I truly cannot distinguish if you're trolling or serious. You continue repeating the same points throughout this thread and they are not true. Taiwan has never been part of the PRC. Before the KMT invaded, Taiwan was part of the Japanese Empire. Claiming the PRC gets all territory once owned by the Qing Dynasty is roughly equivalent to Germany claiming all territory once owned by Prussia. It doesn't lead anywhere pleasant.

Your comments are reprehensible and I wish for you never have the experience of your home being under constant threat from an increasingly wealthy and aggressive neighbor.

If it was true that "most people, including the Tawainese themselves, agree is a part of China", then mainland China would/should have no problem whatsoever with a binding Taiwanese independence referendum.
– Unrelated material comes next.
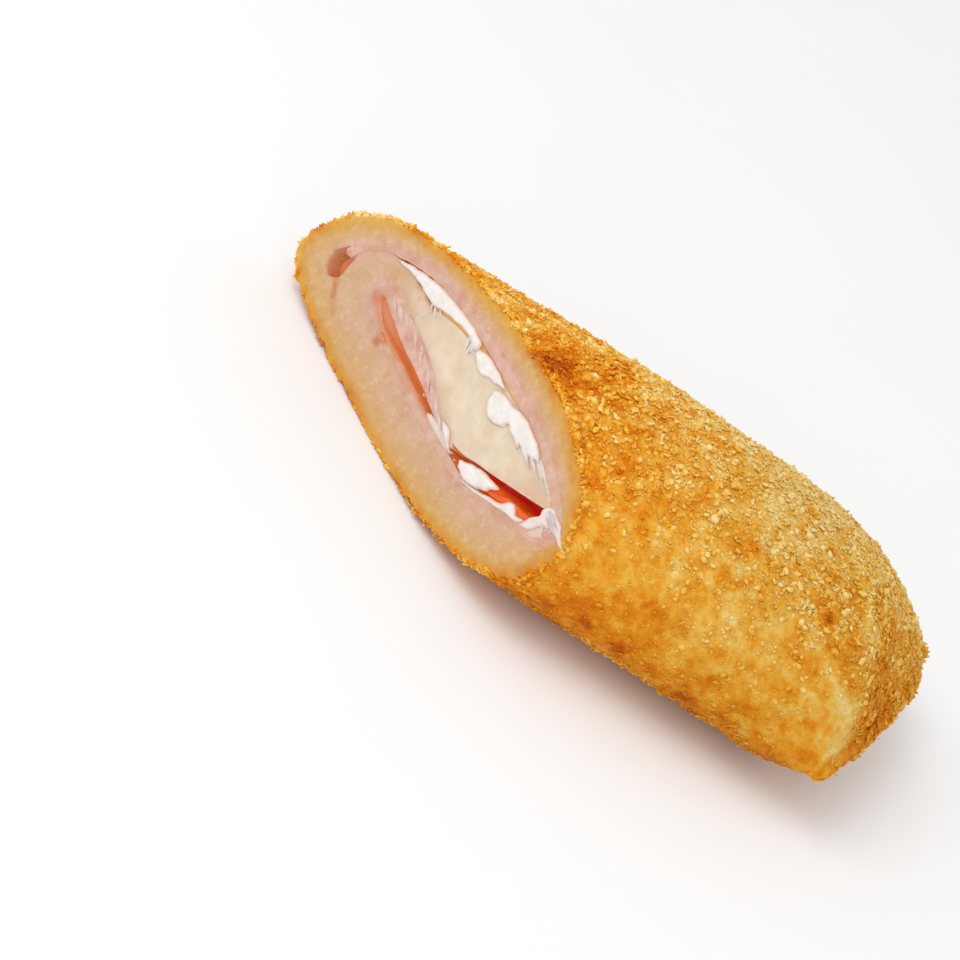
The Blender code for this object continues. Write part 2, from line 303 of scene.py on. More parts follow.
# Pink and orange seams where the dough is thin or torn: from, to, width and strength
GLOWS = (
    (-18.6, -4.2, -16.4, -6.4, 0.45, 0.70),
    (-16.4, -6.4, -14.6, -7.8, 0.40, 0.35),
    (-8.7, -1.7, -8.5, -2.6, 0.85, 0.80),
    (-8.9, -2.6, -8.7, -4.0, 0.60, 0.85),
    (-8.0, -1.9, -5.0, -2.0, 0.50, 0.80),
    (-5.0, -2.0, 2.0, -2.6, 0.42, 0.60),
    (-13.2, -0.1, -9.2, -1.4, 1.15, 0.72),
    (-21.2, -2.4, -20.0, -0.6, 0.35, 0.60),
    (-21.0, -3.6, -19.4, -5.3, 0.30, 0.45),
    (-19.3, 2.0, -18.0, 4.8, 0.60, 0.28),
    (-17.0, 6.0, -11.5, 9.6, 0.50, 0.22),
    (20.6, 6.0, 20.9, 3.0, 0.80, 0.28),
    (18.5, 1.0, 13.5, -1.5, 0.70, 0.20),
    (-6.5, -2.9, -1.5, -3.3, 0.60, 0.30),
)


def room_outline():
    """The room inside the dough: round the ham, then back over the dough's hooked inner end."""
    path = smooth_path(HAM_PATH[1 : HAM_LAYER_OVER_HOOK + 1])
    outer = path[:, :2] + left_of(path) * (path[:, 2:3] + ROOM_GAP)
    hook = smooth_path([outer[-1], *HOOK, outer[0]])[1:-1]
    return np.vstack([outer, hook])


def filling_ring(points, share, stands_out=0.0):
    """An outline of the cut, carried along inside the roll as the roll's size changes."""
    y, z = -points[:, 0], points[:, 1]
    x = between(cut_x(y, z), FILLING_END + END_SLANT * y, share)
    at_cut = half_sizes(cut_x(y, z))
    here = half_sizes(x)
    y = y * np.where(y < 0, here[0] / at_cut[0], here[1] / at_cut[1])
    z = z * np.where(z > 0, here[2] / at_cut[2], here[3] / at_cut[3])
    x = between(cut_x(y, z) - stands_out, FILLING_END + END_SLANT * y, share)
    return np.column_stack([x, y, z])


def on_cut(points, stands_out=0.0):
    """Places on the cut plane, or in front of it along its normal."""
    y, z = -points[:, 0], points[:, 1]
    flat = np.column_stack([cut_x(y, z), y, z])
    return flat + CUT_NORMAL * np.reshape(stands_out, (-1, 1))


def inside(points, outline):
    """Which points lie inside a closed outline."""
    x, y = points[:, 0][:, None], points[:, 1][:, None]
    ax, ay = outline[:, 0][None], outline[:, 1][None]
    bx, by = np.roll(outline[:, 0], -1)[None], np.roll(outline[:, 1], -1)[None]
    crosses = (ay > y) != (by > y)
    rise = np.where(by == ay, 1e-12, by - ay)
    return (crosses & (x < (bx - ax) * (y - ay) / rise + ax)).sum(1) % 2 == 1


def in_region(points, outline, holes):
    """Which points lie inside an outline and outside its holes."""
    keep = inside(points, outline)
    for hole in holes:
        keep &= ~inside(points, hole)
    return keep


def distance_to(points, *outlines):
    """Distance from each point to the nearest place of some closed outlines."""
    nearest = np.full(len(points), 1e9)
    for outline in outlines:
        for a, b in zip(outline, np.roll(outline, -1, axis=0)):
            run = b - a
            share = np.clip((points - a) @ run / max(run @ run, 1e-12), 0, 1)
            away = np.linalg.norm(points - a - share[:, None] * run, axis=1)
            nearest = np.minimum(nearest, away)
    return nearest


def to_metres(points):
    return (np.asarray(points) + CUT_CENTRE) * 0.001


def add_grid(mesh, rings):
    """Lays a grid over closed rings of points, and gives its rows of vertices."""
    rows, columns = rings.shape[:2]
    grid = bmesh.ops.create_grid(mesh, x_segments=columns, y_segments=rows - 1, size=1.0)
    made = grid["verts"]
    points = np.concatenate([rings, rings[:, :1]], axis=1).reshape(-1, 3)
    for vert, point in zip(made, to_metres(points)):
        vert.co = point
    table = [made[i * (columns + 1) : (i + 1) * (columns + 1)] for i in range(rows)]
    bmesh.ops.weld_verts(mesh, targetmap={row[-1]: row[0] for row in table})
    return [row[:-1] for row in table]


def scattered_inside(outline, holes, spacing, clear):
    """Points of a shaken grid inside an outline, clear of its edge and of its holes."""
    low, high = outline.min(0), outline.max(0)
    grid = np.stack(
        np.meshgrid(np.arange(low[0], high[0], spacing), np.arange(low[1], high[1], spacing)), -1
    ).reshape(-1, 2)
    grid = grid + rng.uniform(-0.3, 0.3, grid.shape) * spacing
    grid = grid[in_region(grid, outline, holes)]
    return grid[distance_to(grid, outline, *holes) > clear]


def triangulated(points, edges):
    """Joins points into triangles that keep to the edges given."""
    points = [Vector(point) for point in points]
    placed, _, triangles, *_ = delaunay_2d_cdt(points, edges, [], 0, 1e-6)
    return np.array(placed), np.array(triangles)


def add_face(mesh, outline, holes, spacing, raised):
    """Fills an outline of the cut with small triangles, each point raised by a function of it.

    A triangle that would reach from edge to edge gets one more point in its middle."""
    loops = [outline, *holes]
    points = np.vstack([*loops, scattered_inside(outline, holes, spacing, 0.45 * spacing)])
    edges, start = [], 0
    for loop in loops:
        count = len(loop)
        edges += [(start + i, start + (i + 1) % count) for i in range(count)]
        start += count
    placed, triangles = triangulated(points, edges)
    sides = np.vstack([triangles[:, :2], triangles[:, 1:], triangles[:, ::2]])
    sides = np.sort(sides, axis=1)
    middles = placed[np.unique(sides[sides.max(1) < start], axis=0)].mean(1)
    clear = in_region(middles, outline, holes) & (distance_to(middles, *loops) > MIDDLE_CLEAR)
    placed, triangles = triangulated(np.vstack([points, middles[clear]]), edges)
    a, b, c = np.moveaxis(placed[triangles], 1, 0)
    area = np.abs((b - a)[:, 0] * (c - a)[:, 1] - (b - a)[:, 1] * (c - a)[:, 0])
    keep = in_region(placed[triangles].mean(1), outline, holes) & (area > SLIVER)
    edge_distance = distance_to(placed, *loops)
    edge_distance[edge_distance < ON_EDGE] = 0.0
    places = to_metres(on_cut(placed, raised(placed, edge_distance)))
    verts = [mesh.verts.new(point) for point in places]
    for triangle in triangles[keep]:
        mesh.faces.new([verts[i] for i in triangle])
    return verts, placed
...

It is precisely because mainland China knows very well that the majority of Taiwanese want independence, that the mainland objects to free and fair independence referendum. The mainland assumes they would loose.

   * * *
The secession of US states is clarified in the US constitution [1], and the US Supreme Court, in Texas v. White [2], ruled unilateral secession unconstitutional, while commenting that revolution or consent of the States could lead to a successful secession. Note that Texas v. White happened over a century ago.

[1] https://en.wikipedia.org/wiki/Secession_in_the_United_States

[2] https://en.wikipedia.org/wiki/Texas_v._White

independence referendum? such as the recent Catalan independence referendum in Spain? Why EU/US both rejected its outcome when the people of Catalan clearly made the case with a successful & peaceful independence referendum?
That referendum is an interesting edge case, as I wrote in my post above. Spain could have handled the Catalan issue much better, that is certainly true. One crucial difference is that neither the EU nor the Spanish government threaten violence and military invasion. This contrasts very favourably with Xi Jinping and his cronys incessant bullying of Taiwan.